Short story by Paul Bowles

"Tapiama" is a short story by Paul Bowles. It was first published in May 1958 by John Lehmann in The London Magazine. It later appeared in the collection of his short fiction, The Hours After Noon, published by the Heinemann in 1959. The story was subsequently published in A Distant Episode: The Selected Stories by Ecco Press in 1988.

==Plot==
Told in the third-person, the story unfolds in an unidentified country in Latin America.

An unnamed professional American photographer, traveling alone, arrives in a small town of Tapiama (a fictional location). He takes lodging in a cheap hotel, and awakes in the middle of the night plagued by the humidity, heat, insects and mild intestinal pain. To escape these discomforts, he dresses and embarks on a stroll along the deserted sea front in the darkness. He considers removing his clothing to enhance his sudden sense of "pure freedom." Violating his own self-imposed limit to his walk ("fifteen minutes"), he approaches a glowing bonfire in the distance: a small craft is floating near the beach. When the photographer approaches, the naked boatman inquires "Tapiama? Vas a Tapiama?. On an impulse the American boards the craft. He is entirely ignorant of its destination. About an hour later the boat arrives at a primitive cantina frequented by laborers employed by a sugar processing plant, the fictional Compañía Azucarera Riomartillense.

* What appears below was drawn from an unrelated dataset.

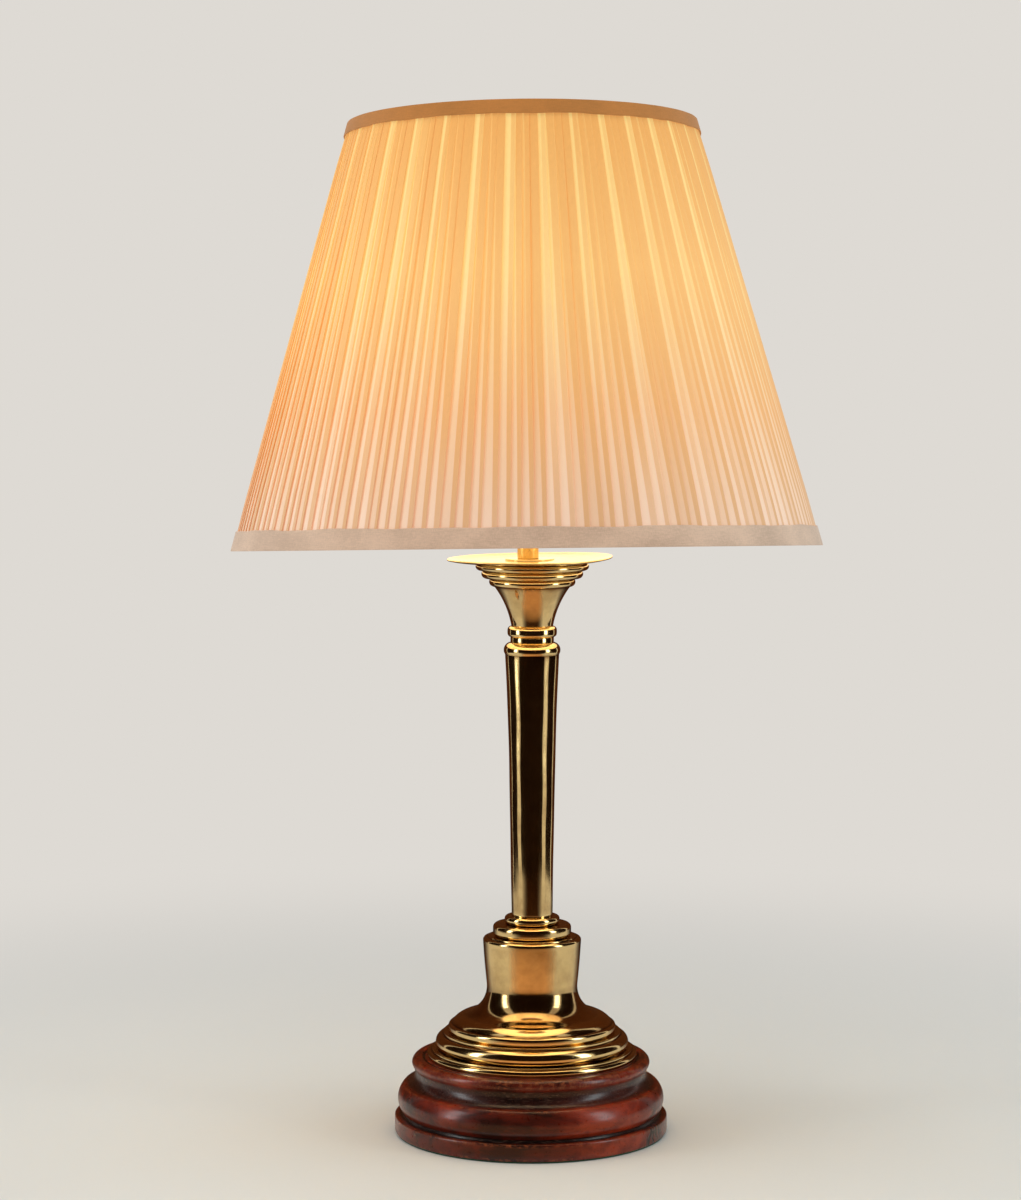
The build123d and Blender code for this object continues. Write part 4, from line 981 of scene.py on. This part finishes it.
class LAMP_OT_shade_cover(bpy.types.Operator):
    """Pleated silk cover of the shade"""
    bl_idname = "lamp.shade_cover"
    bl_label = "Shade Cover"

    def execute(self, context):
        sizes, tones = context.scene.lamp_shade, context.scene.lamp_finishes
        cone = Cone(sizes)
        up, angle, inset, layers = pleat_grid(sizes, cone)
        low, high = COVER_SHORT, cone.height - COVER_SHORT
        height = (low + (high - low) * up)[:, None]
        points = cone.carried(angle, height, inset)
        silk = silk_material("Pleated pongee silk", tones)
        cover = surface("pleated_cover", points, silk, "shade",
                        [("height", up[:, None]), ("layers", layers)], close_rows=False, node=["shade_cover"])
        thicken = cover.modifiers.new("cloth", "SOLIDIFY")
        thicken.thickness, thicken.offset, thicken.use_even_offset = sizes.cloth, -1.0, False
        return {"FINISHED"}


class LAMP_OT_shade_lining(bpy.types.Operator):
    """Plain lining, drawn in between the struts"""
    bl_idname = "lamp.shade_lining"
    bl_label = "Shade Lining"

    def execute(self, context):
        sizes, tones = context.scene.lamp_shade, context.scene.lamp_finishes
        cone = Cone(sizes)
        cloth = cloth_material("Lining silk", tones.lining, tones.lining_glow, 0.85, 0.6)
        low, high = LINING_SHORT, cone.height - LINING_SHORT
        height = np.linspace(low, high, 24)[:, None]
        angle = 2 * np.pi * np.arange(COLUMNS)[None, :] / COLUMNS
        bow = np.sin((angle - sizes.first_strut) * sizes.struts / 2) ** 2
        inset = sizes.lining_inset + sizes.lining_sag * bow * np.sin(np.pi * height / cone.height)
        lining = surface("silk_lining", cone.carried(angle, height, inset), cloth, "shade",
                         close_rows=False, node=["shade_lining"])
        thicken = lining.modifiers.new("cloth", "SOLIDIFY")
        thicken.thickness, thicken.offset = LINING_CLOTH, -1.0
        return {"FINISHED"}


def binding_piece(name, sizes, cone, tall, at_top, material, node):
    """A binding folded over the shade's edge: its section is a hollow square bracket of two layers of
    silk, with round turns, carried round the cone. It is slightly puckered: its outer leg's free edge
    rises and falls by a few slow waves of the angle."""
    wall, width, leg = sizes.binding, sizes.edge_width, sizes.inner_leg
    section = outline((0, tall), (0, 0), (width, 0), (width, leg), (width - wall, leg), (width - wall, wall),
                      (wall, wall), (wall, tall))
    rows, _ = softened(section, 0.28 * MM, step=1.2 * MM, bend=math.radians(12))
    rows = rows[::-1] if not at_top else rows
    inset, rise = rows.real[:, None], rows.imag[:, None]
    angle = 2 * np.pi * np.arange(COLUMNS)[None, :] / COLUMNS
    wave = np.sin(11 * angle + 0.4) + np.sin(17 * angle + 2) + 0.6 * np.sin(41 * angle)
    rise = rise * (1 + 0.018 * wave * (inset < width / 2))
    inset = inset + 0.05 * MM * (1 + np.sin(29 * angle + 60 * rise / tall)) * (inset < width / 2)
    height = cone.height - rise if at_top else rise
    piece = surface(name, cone.carried(angle, height, inset), material, "shade", node=[node])
    radius = cone.radius(cone.height if at_top else 0) - width / 2
    return piece


class LAMP_OT_shade_bindings(bpy.types.Operator):
    """Bias bindings over the two edges of the shade"""
    bl_idname = "lamp.shade_bindings"
    bl_label = "Shade Bindings"

    def execute(self, context):
        sizes, tones = context.scene.lamp_shade, context.scene.lamp_finishes
        cone = Cone(sizes)
        pale = cloth_material("Bias binding", tones.binding, tones.fold_low, 0.35, 0.5)
        # painted glow: the top binding's amber colour stands in for the bulb's light through it
        yellowed = cloth_material("Heat-yellowed binding", tones.top_binding, tones.fold_top, 0.4, 0.5)
        binding_piece("bottom_binding", sizes, cone, sizes.low_binding, False, pale, "bottom_trim")
        binding_piece("top_binding", sizes, cone, sizes.top_binding, True, yellowed, "top_trim")
        return {"FINISHED"}


# ---------------------------------------------------------------- finishes of the CAD nodes that stay
# name, colour, metallic, roughness, grain in millimetres, relief, and the nodes that the finish is on
PLAIN_FINISHES = [
    ("Zinc-plated steel", "#A9ABA8", 1.0, 0.34, 0.8, 0.2,
     ["rod_washer", "rod_nut", "threaded_rod", "earth_tag", "terminal_screws", "holder_terminals",
      "centre_contact"]),
    ("White powder-coated wire", "#DDD6C8", 0.0, 0.45, 0.6, 0.25,
     ["shade_top_ring", "shade_bottom_ring", "shade_struts"]),
    ("Green baize felt", "#2F4A34", 0.0, 0.95, 0.5, 0.9, ["base_felt"]),
    ("Brown moulded bakelite", "#2A1710", 0.0, 0.3, 1.5, 0.06,
     ["cord_inlet_bushing", "lower_clamp_ring", "upper_clamp_ring", "switch_bar", "holder_sleeve"]),
    ("Glazed porcelain", "#EDEAE2", 0.0, 0.22, 2.0, 0.05,
     ["terminal_block", "holder_core", "bulb_insulator"]),
    ("Nickel-plated brass", "#C9C4B8", 1.0, 0.24, 0.9, 0.1, ["screw_liner", "bulb_cap", "bulb_contact"]),
    ("Brown insulated wire", "#5A3220", 0.0, 0.4, 0.7, 0.1, ["live_wire"]),
    ("Blue insulated wire", "#2C5E9E", 0.0, 0.4, 0.7, 0.1, ["neutral_wire"]),
    ("Green insulated wire", "#3E8A3C", 0.0, 0.4, 0.7, 0.1, ["earth_wire"]),
    ("Lead glass", "#DDE4E2", 0.0, 0.12, 2.0, 0.02, ["bulb_stem"]),
    ("Tungsten wire", "#8E8A84", 1.0, 0.35, 0.4, 0.1, ["filament"]),
]
BRASS_FITTINGS = ["holder_cap", "holder_skirt", "carrier_seat", "carrier_wires", "carrier_head",
                  "gimbal_fitting", "head_nut", "gimbal_arms", "pivot_pins"]


def dress(names, material):
    """Gives CAD nodes' objects one material."""
    for name in names:
        slots = NODES[name].material_slots
        for place in slots:
            place.link = "OBJECT"
            place.material = material
        if not slots:
            NODES[name].data.materials.append(material)


class LAMP_OT_hardware(bpy.types.Operator):
    """Finishes of the lampholder, carrier, gimbal, shade wires and inner parts"""
    bl_idname = "lamp.hardware"
    bl_label = "Hardware Finishes"

    def execute(self, context):
        tones = context.scene.lamp_finishes
        dress(BRASS_FITTINGS, brass_material("Lacquered lampholder brass", tones.bright_brass, tones.brass,
                                             0.4, 0.2, BUFFED_LIGHTLY, 0.12))
        for *look, names in PLAIN_FINISHES:
            dress(names, plain_material(*look))
        return {"FINISHED"}


class LAMP_OT_bulb(bpy.types.Operator):
    """Lit opal glass of the bulb"""
    bl_idname = "lamp.bulb"
    bl_label = "Lit Bulb"

    def execute(self, context):
        tones = context.scene.lamp_finishes
        dress(["bulb_glass"], plain_material("Lit opal glass", "#F4EEE2", 0.0, 0.25, 3.0, 0.02,
                                             Emission_Color=rgba(tones.bulb), Emission_Strength=12.0))
        return {"FINISHED"}


# ---------------------------------------------------------------- stage
FLOOR_RADIUS, FLOOR_SIDES = 6.0, 96
AIM = (0, 0, 0.33)                  # what the lamps point at: the middle of the lamp, a little up
LIGHT_DISTANCE = 1.5
# name, plan angle from the front, width, power, tint; strips draw the brass, sides light the lamp but aren't
# mirrored
LIGHTS = [("strip_right", 65, 0.36, 6, (0.78, 0.95, 1.0)), ("strip_left", -72, 0.3, 6, (0.85, 0.96, 1.0)),
          ("side_right", 100, 0.9, 5, (0.4, 0.74, 1.0)), ("side_left", -100, 0.9, 3.5, (0.5, 0.8, 1.0))]
CARD_DISTANCE = 0.75                # cards that only reflections see, from the axis
CARD_HEIGHT = 2.0
APRON_START = 0.09
APRON_LIFT = 0.3 * MM
# name, plan angle from the front and width in degrees, and whether it is brown
FLAGS = [("flag_front", -3, 114, False), ("flag_right", 97, 42, False), ("flag_left", -101, 40, False),
         ("flag_back", 180, 110, True)]
EYE = (-0.0123, -1.805, 0.4515)     # the photograph's camera, with the floor at z = 0
PITCH = 85.35                       # degrees up from straight down
LENS = 96                           # millimetres, on a sensor 36 wide


def panel(name, width, height, place, power, tint, mirrored):
    """Soft rectangular lamp that isn't seen itself, except in reflections where it is mirrored."""
    lamp = bpy.data.lights.new(name, "AREA")
    lamp.shape, lamp.size, lamp.size_y = "RECTANGLE", width, height
    lamp.energy, lamp.color = power, tint
    holder = joined(name, lamp)
    holder.location = place
    holder.rotation_euler = (Vector(place) - Vector(AIM)).to_track_quat("Z", "Y").to_euler()
    holder.visible_camera, holder.visible_glossy = False, mirrored


def card(name, angle, width, count, edges, material, upwards):
    """A card that nothing but reflections sees, bent along a circle at a plan angle from the front.
    Its two edges are pairs of radius and height, and it turns its face upwards or to the lamp."""
    turns = np.radians(angle - 90) + np.radians(np.linspace(-width / 2, width / 2, count))
    rims = [polar(radius, turns, height) for radius, height in edges]
    faces = [(k, k + 1, count + k + 1, count + k)[::-1 if upwards else 1] for k in range(count - 1)]
    mesh = bpy.data.meshes.new(name)
    mesh.from_pydata(np.concatenate(rims).tolist(), [], faces)
    mesh.materials.append(material)
    piece = joined(name, mesh)
    piece.visible_camera = piece.visible_diffuse = piece.visible_shadow = piece.visible_transmission = False


def fading_card(code):
    """Matt card that thins out to nothing at its two sides: its cover falls with |x / y|.
    It darkens away from the lamp, past the pool of its light."""
    material, tree, shader = begin("Fading card")
    place = add(tree, "TexCoord").outputs["Object"]
    spot = add(tree, "SeparateXYZ", [place]).outputs
    ratio = add(tree, "Math", [spot["X"], spot["Y"]], operation="DIVIDE")
    ratio = add(tree, "Math", [ratio], operation="ABSOLUTE")
    cover = add(tree, "MapRange", [ratio, 0.45, 1.9, 1.0, 0.0], interpolation_type="SMOOTHSTEP")
    far = add(tree, "MapRange", [add(tree, "VectorMath", [place], operation="LENGTH"), 0.26, 0.5])
    tone = add(tree, "Mix", {0: far, 6: linear(code), 7: linear("#3A2212")}, data_type="RGBA")
    finish(tree, shader, Base_Color=tone, Roughness=1.0, Specular_IOR_Level=0.0, Alpha=cover)
    return material


def floor_material(paper):
    """Matt paper, which fades into the even background with distance from the lamp."""
    material, tree, shader = begin("Matt paper")
    away = add(tree, "VectorMath", [add(tree, "TexCoord").outputs["Object"]], operation="LENGTH")
    fade = add(tree, "MapRange", [away, 0.2, 0.95], interpolation_type="SMOOTHSTEP")
    finish(tree, shader, Base_Color=rgba(paper), Roughness=0.95, Specular_IOR_Level=0.1)
    even = add(tree, "Emission", [rgba(paper), 1.0])
    feed(tree, tree.nodes["Material Output"], {"Surface": add(tree, "MixShader", [fade, shader, even])})
    return material


class LAMP_OT_stage(bpy.types.Operator):
    """Pale floor, soft studio light and the camera"""
    bl_idname = "lamp.stage"
    bl_label = "Stage"

    def execute(self, context):
        scene, paper = context.scene, context.scene.lamp_finishes.paper
        mesh = bpy.data.meshes.new("floor")
        angle = 2 * np.pi * np.arange(FLOOR_SIDES) / FLOOR_SIDES
        mesh.from_pydata(polar(FLOOR_RADIUS, angle, 0).tolist(), [], [tuple(range(FLOOR_SIDES))])
        mesh.materials.append(floor_material(paper))
        joined("floor", mesh)
        self.light()
        self.world(scene, paper)
        self.camera(scene)
        scene.view_settings.view_transform = "Standard"
        return {"FINISHED"}

    @staticmethod
    def light():
        """Lamps, and the dark and brown cards that the brass mirrors."""
        for name, turn, width, power, tint in LIGHTS:
            way, strip = math.radians(turn - 90), name.startswith("strip")
            place = (LIGHT_DISTANCE * math.cos(way), LIGHT_DISTANCE * math.sin(way), 0.55 if strip else 0.8)
            panel(name, width, 1.2 if strip else 0.8, place, power, tint, strip)
        panel("top", 1.0, 1.0, (-0.2, -0.3, 1.8), 10, (1.0, 0.96, 0.9), False)
        cards = matt_material("Dark card", linear("#24160E")), matt_material("Brown card", linear("#54301A"))
        wall = ((CARD_DISTANCE, 0.0), (CARD_DISTANCE, CARD_HEIGHT))
        for name, turn, width, brown in FLAGS:
            card(name, turn, width, 12, wall, cards[brown], False)
        ground = ((APRON_START, APRON_LIFT), (CARD_DISTANCE, APRON_LIFT))
        card("apron_front", -3, 128, 24, ground, fading_card("#DDAA80"), True)
        card("apron_back", 180, 120, 24, ground, fading_card("#6A4024"), True)

    @staticmethod
    def world(scene, paper):
        """Even pale light, with the plain background where it is seen or mirrored."""
        world = bpy.data.worlds.new("Pale room")
        scene.world = world
        world.use_nodes = True
        tree = world.node_tree
        rays = add(tree, "LightPath").outputs
        seen = add(tree, "Math", [rays["Is Camera Ray"], rays["Is Glossy Ray"]], operation="MAXIMUM")
        seen = add(tree, "Math", [seen, rays["Is Transmission Ray"]], operation="MAXIMUM")
        light = add(tree, "Background", [(1.0, 0.98, 0.95, 1.0), 0.42])
        pale = add(tree, "Background", [rgba(paper), 1.0])
        feed(tree, tree.nodes["World Output"], {"Surface": add(tree, "MixShader", [seen, light, pale])})

    @staticmethod
    def camera(scene):
        """The camera at the photograph's viewing angle, looking a little down."""
        data = bpy.data.cameras.new("camera")
        data.lens, data.sensor_width = LENS, 36
        camera = joined("camera", data)
        camera.location = EYE
        camera.rotation_euler = (math.radians(PITCH), 0, 0)
        scene.camera = camera


# ---------------------------------------------------------------- add-on
GROUPS = {"lamp_wood": WoodSizes, "lamp_foot": FootSizes, "lamp_stem": StemSizes, "lamp_cup": CupSizes,
          "lamp_shade": ShadeSizes, "lamp_finishes": Finishes}
OPERATORS = [LAMP_OT_wood_base, LAMP_OT_brass_foot, LAMP_OT_stem, LAMP_OT_cup, LAMP_OT_shade_cover,
             LAMP_OT_shade_lining, LAMP_OT_shade_bindings, LAMP_OT_hardware, LAMP_OT_bulb, LAMP_OT_stage]


class LAMP_PT_panel(bpy.types.Panel):
    """The lamp's pieces, in the sidebar"""
    bl_label = "Candlestick Lamp"
    bl_idname = "LAMP_PT_panel"
    bl_space_type = "VIEW_3D"
    bl_region_type = "UI"
    bl_category = "Lamp"

    def draw(self, context):
        for operator in OPERATORS:
            self.layout.operator(operator.bl_idname)


def register():
    for group in GROUPS.values():
        bpy.utils.register_class(group)
    for name, group in GROUPS.items():
        setattr(bpy.types.Scene, name, PointerProperty(type=group))
    for item in OPERATORS + [LAMP_PT_panel]:
        bpy.utils.register_class(item)


def unregister():
    for item in [LAMP_PT_panel] + OPERATORS[::-1]:
        bpy.utils.unregister_class(item)
    for name in GROUPS:
        delattr(bpy.types.Scene, name)
    for group in GROUPS.values():
        bpy.utils.unregister_class(group)


def main():
    register()
    for operator in OPERATORS:
        getattr(bpy.ops.lamp, operator.bl_idname.split(".")[1])()


if __name__ == "__main__":
    main()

Identifying himself as a Dane to conceal his American citizenship ("they don't like millionarios [i.e.Americans] here, you know" he is warned), the photographer enters the establishment. He begins to consume servings of the cumbiamba , "the coastal region's favorite drink, a herbal concoction famous for its treacherous effects." The beverage produces hallucinogenic-like sensations, and the photographer slowly descends into a paranoiac stupor. He interacts with a number of the denizens of the cantina: a supercilious and hostile off-duty Latin soldier, an expatriate American from Milwaukee, a local female prostitute. He becomes increasingly alarmed about his mental state, and is warned of the physical danger that threatens him: "These guys mean trouble from the word go." The photographer reflects: "This is not going to work out right, at all. It's just not going to work out."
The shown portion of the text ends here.